We don't all agree that there is no such thing as a perfect line, and all the rest. A line, say from point P to point Q is easy to find, but we have to know what a line is. Take a comparison. A captain may instruct his helmsman to set a course to Q. It may be that the waves or the tides push the ship slightly off course here and there, but the course is set. Is it impossible for the captain to ask for the course to be set? Is it impossible to follow the course? And finally, is it impossible for the ship to arrive at the point Q? Maybe you think that there is no such point, because a point is not physical. But this isn't quite right. The thing that's important is that though the point does not extend into any of its dimensions, it can be located on a map using two dimensions, or in physical space using three.

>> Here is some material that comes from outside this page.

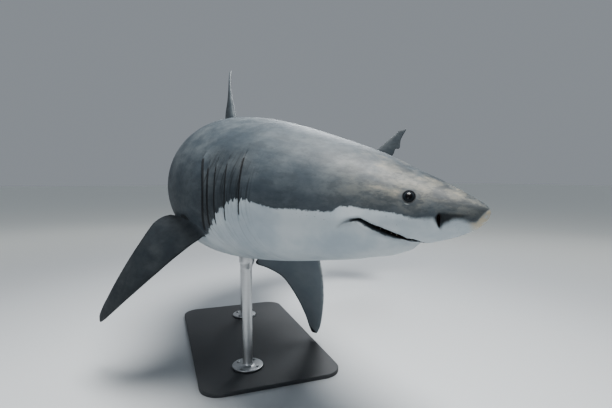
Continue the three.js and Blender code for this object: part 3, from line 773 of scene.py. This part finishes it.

Or again, compare the line to the direction. The fact that a direction is like a line itself is one-dimensional (though it is a vector not just a line) has no relevance to its reality.

The difficulty is that we allow distorting physical images to disrupt our thinking. To take a line from one point to another, as an architect might, is not a matter of painting a thick white line as on a tennis court. A line itself has only one dimension. But this concept of low dimensionality has nothing to do with whether or not the thing exists.

As to the perfect person, the usual sense given to such phrases is a moral one. And here the difficulty evaporates. There is nothing contradictory about a person who is without fault morally. In Christian theology there actually is such a person.

Aesthetic perfection is perhaps harder to understand, because it is harder to conceive of what an aesthetic flaw is. Still, we operate with the concept perfectly happily. 'What a perfect day!' we exclaim. We know what we mean, and it can be a true proposition. 'Hooray! This day is perfect!' or something that.

The origin of the word "perfect" is in the Latin perfectus, which is the past participle of perficere, to make perfect or whole. The sense of "flawless" is relatively new, appearing for the first time in the mid 19c with John Tyndall.

The idea you propose that the "inner self" is ones perfection or completion is a very interesting one. Is your thought that it is also flawless?

One point to bear in mind is that there is a sense of "perfect" in which it means a high order of excellence. Does perfection itself have to be perfect? Apparently not in all senses.